5) Integration: This appears to be a very constructive method of resolving conflicts. This method concerns dealing with a situation where there are conflicting views, and in which a place is found for each desire, with neither side sacrificing anything both sides gain. This is a win-win situation. To achieve integration, a conflict is brought into the open, and a discovery is made of its most important aspects.
Conflict can be positive or negative and destructive. It can also be competitive or constructive. Each type has important implications for the organization. The implications are briefly below:
1. Positive conflict: This stimulates creative thinking, and allows people to rest their skills and abilities. If assists in clarifying view points. Room is created for the trial of new approaches, and the solution of problems which can hinder effective and efficiency. This kind of conflict heightens interest.
2. Destructive conflict: This type leads to people experiencing more stress than could be tolerated. There is a breakdown of cooperation, law and order. There is a decline in task motivation and morale; and a result, effectiveness and efficiency diminish.
3. Constructive conflict: This type assist in shedding light on existing problems, and allows for clarifications. Needed information are sought out and viewed realistically.

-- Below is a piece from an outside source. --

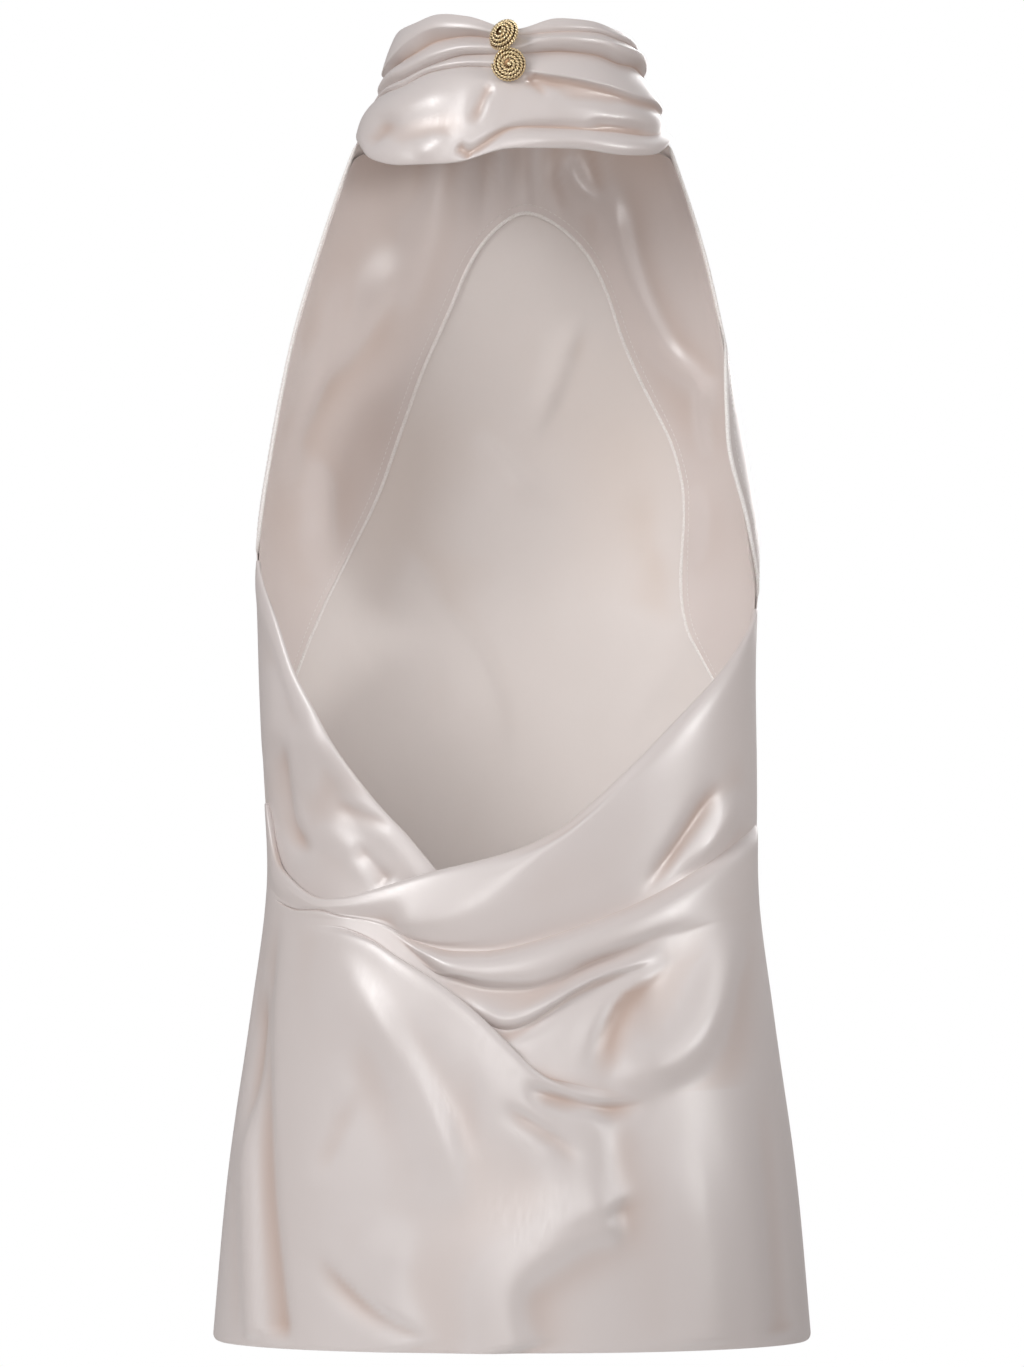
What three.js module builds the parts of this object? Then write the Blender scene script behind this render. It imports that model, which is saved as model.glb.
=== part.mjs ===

4. Competitive conflict: This involves each party to the conflict insisting on winning consequently, leading to one party being victorious at the expense of the other party.
In conclusion, to avoid more strike actions which affect the academic performance of students of higher learning, the authorities like those of higher institutions, should not give orders which must be obeyed. They should not determine policy without consulting group. They should not give information of future plans but tell group what steps they must take. They should not make praise or criticism personal, otherwise they would be creating more problems that will trigger strike actions.
Typical behaviour or reaction to autocratic style members or workforce become dull, apathetic or hostile. A climate develops of negativism, destructiveness, scapegoating, making mistakes deliberately stoppages, sabotage.